_Short problem:_
Write out the whole listing again, exactly.

-- begin Provided material --

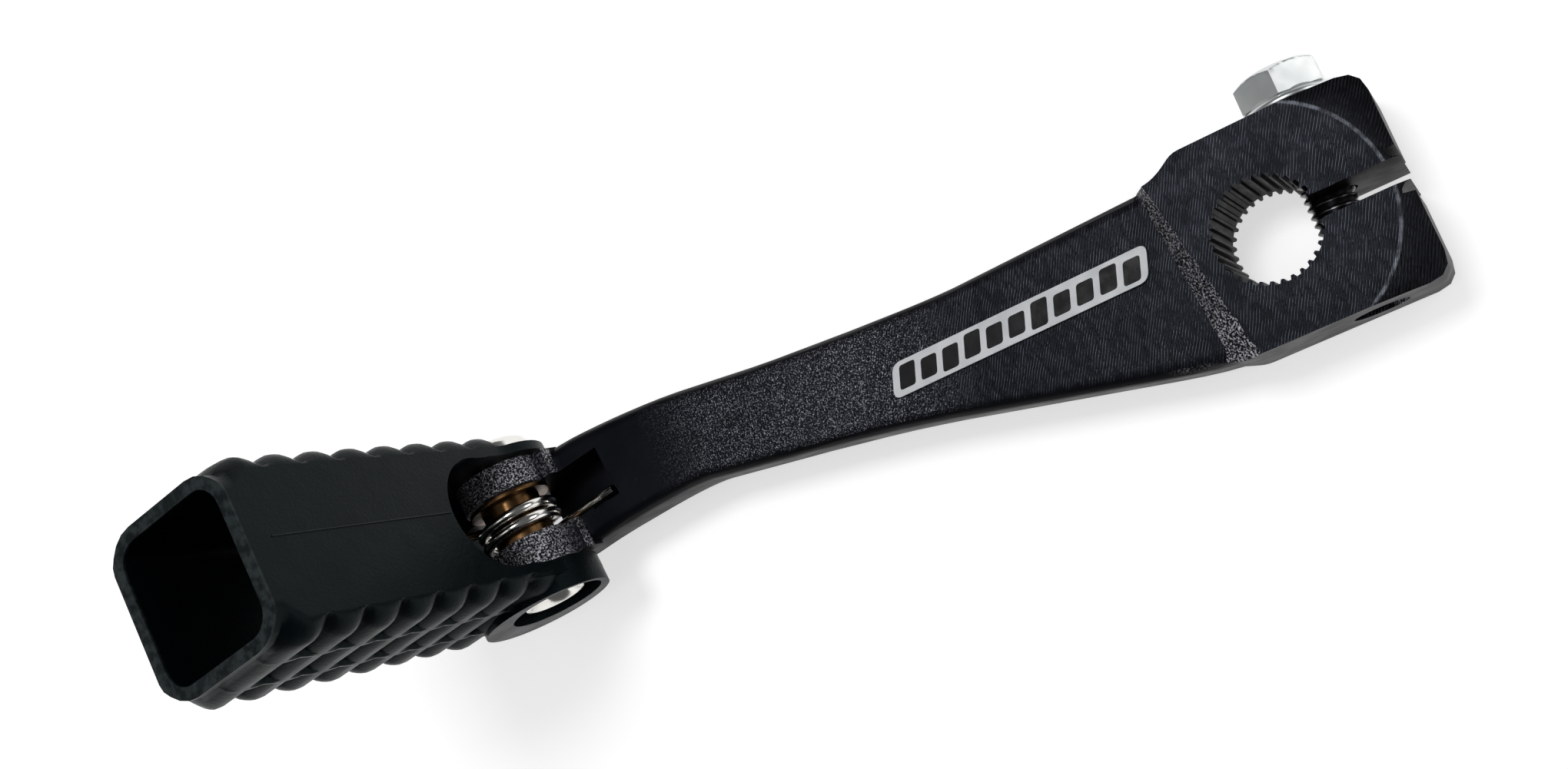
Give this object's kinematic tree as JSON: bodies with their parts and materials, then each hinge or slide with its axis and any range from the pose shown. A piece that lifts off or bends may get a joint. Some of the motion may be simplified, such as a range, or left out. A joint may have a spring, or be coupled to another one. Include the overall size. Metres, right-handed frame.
{
  "type": "gear shift lever",
  "caption": "Foot gear shift lever with a slit, splined clamp and pinch bolt, a flat tapering arm and a sprung folding toe peg.",
  "frame": {"origin": "axis of the splined bore, in the plane of the clamp's back face", "axes": "+Z runs along the shaft axis out of the clamp's front face, the arm reaches along -X, and the pinch bolt's head is on the +Y side"},
  "size_m": [0.1402, 0.0307, 0.069],
  "materials": {
    "anodised": "black anodised, satin, with machined faces",
    "cast": "black anodised casting, satin",
    "zinc": "bright zinc plated",
    "steel": "bright, pressed and turned",
    "bronze": "turned, oiled",
    "film": "printed film, satin"
  },
  "bodies": {
    "lever": {"lever_arm": "anodised", "pinch_bolt": "zinc", "pivot_bush": "bronze", "return_spring": "steel", "arm_decal": "film"},
    "toe": {"toe_peg": "cast", "pivot_rivet": "steel"}
  },
  "joints": [
    {"name": "toe_fold", "type": "hinge", "parent": "lever", "child": "toe", "pos_m": [-0.1054, 0.0056, 0.0157], "axis": [-0.1392, 0.9903, 0], "range_deg": [0, 60], "stiffness_Nm_per_rad": 0.12, "springref_deg": -20.05, "deforming": ["return_spring"]}
  ]
}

-- end Provided material --

_Exercise response:_
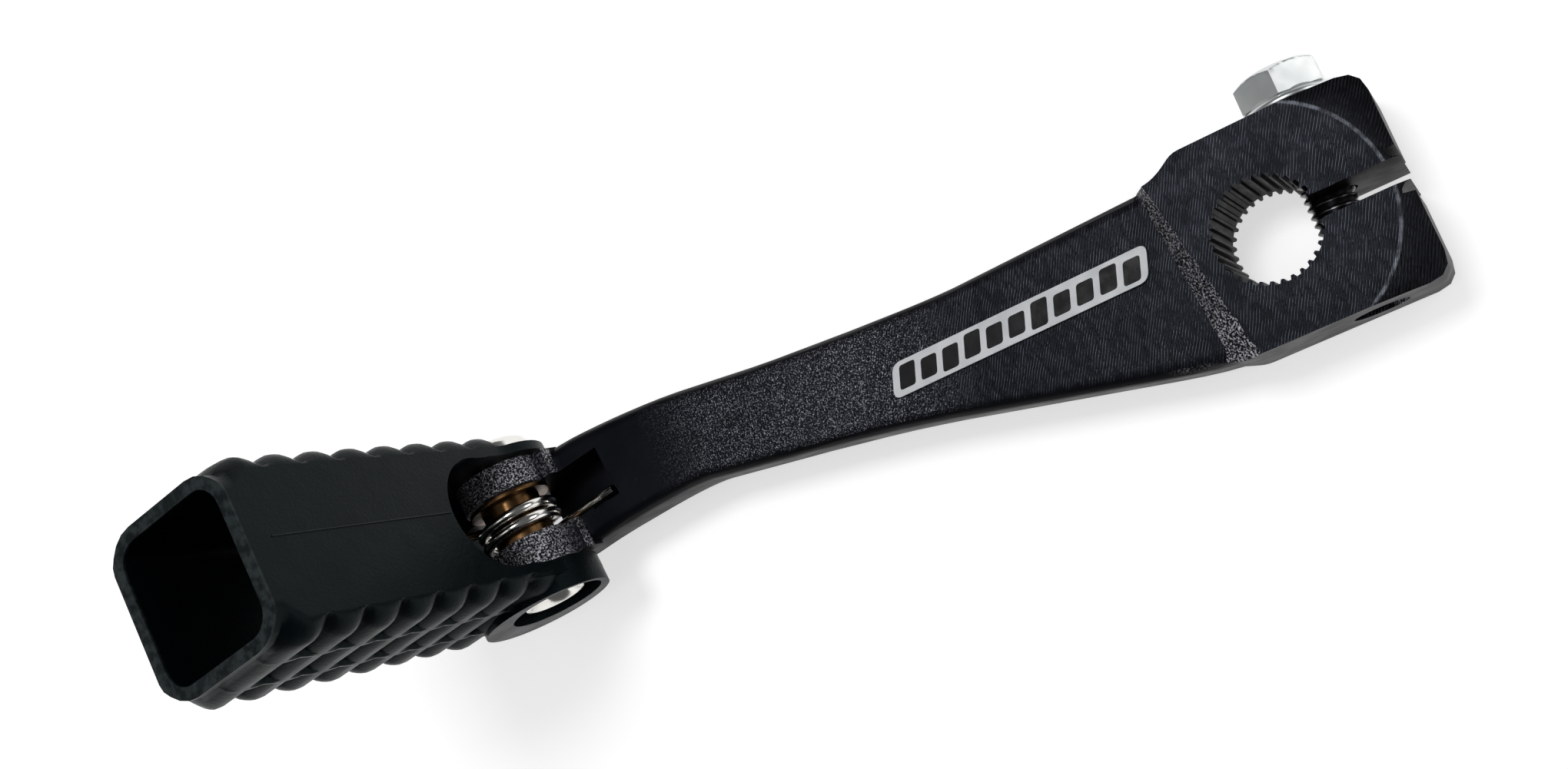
Give this object's kinematic tree as JSON: bodies with their parts and materials, then each hinge or slide with its axis and any range from the pose shown. A piece that lifts off or bends may get a joint. Some of the motion may be simplified, such as a range, or left out. A joint may have a spring, or be coupled to another one. Include the overall size. Metres, right-handed frame.
{
  "type": "gear shift lever",
  "caption": "Foot gear shift lever with a slit, splined clamp and pinch bolt, a flat tapering arm and a sprung folding toe peg.",
  "frame": {"origin": "axis of the splined bore, in the plane of the clamp's back face", "axes": "+Z runs along the shaft axis out of the clamp's front face, the arm reaches along -X, and the pinch bolt's head is on the +Y side"},
  "size_m": [0.1402, 0.0307, 0.069],
  "materials": {
    "anodised": "black anodised, satin, with machined faces",
    "cast": "black anodised casting, satin",
    "zinc": "bright zinc plated",
    "steel": "bright, pressed and turned",
    "bronze": "turned, oiled",
    "film": "printed film, satin"
  },
  "bodies": {
    "lever": {"lever_arm": "anodised", "pinch_bolt": "zinc", "pivot_bush": "bronze", "return_spring": "steel", "arm_decal": "film"},
    "toe": {"toe_peg": "cast", "pivot_rivet": "steel"}
  },
  "joints": [
    {"name": "toe_fold", "type": "hinge", "parent": "lever", "child": "toe", "pos_m": [-0.1054, 0.0056, 0.0157], "axis": [-0.1392, 0.9903, 0], "range_deg": [0, 60], "stiffness_Nm_per_rad": 0.12, "springref_deg": -20.05, "deforming": ["return_spring"]}
  ]
}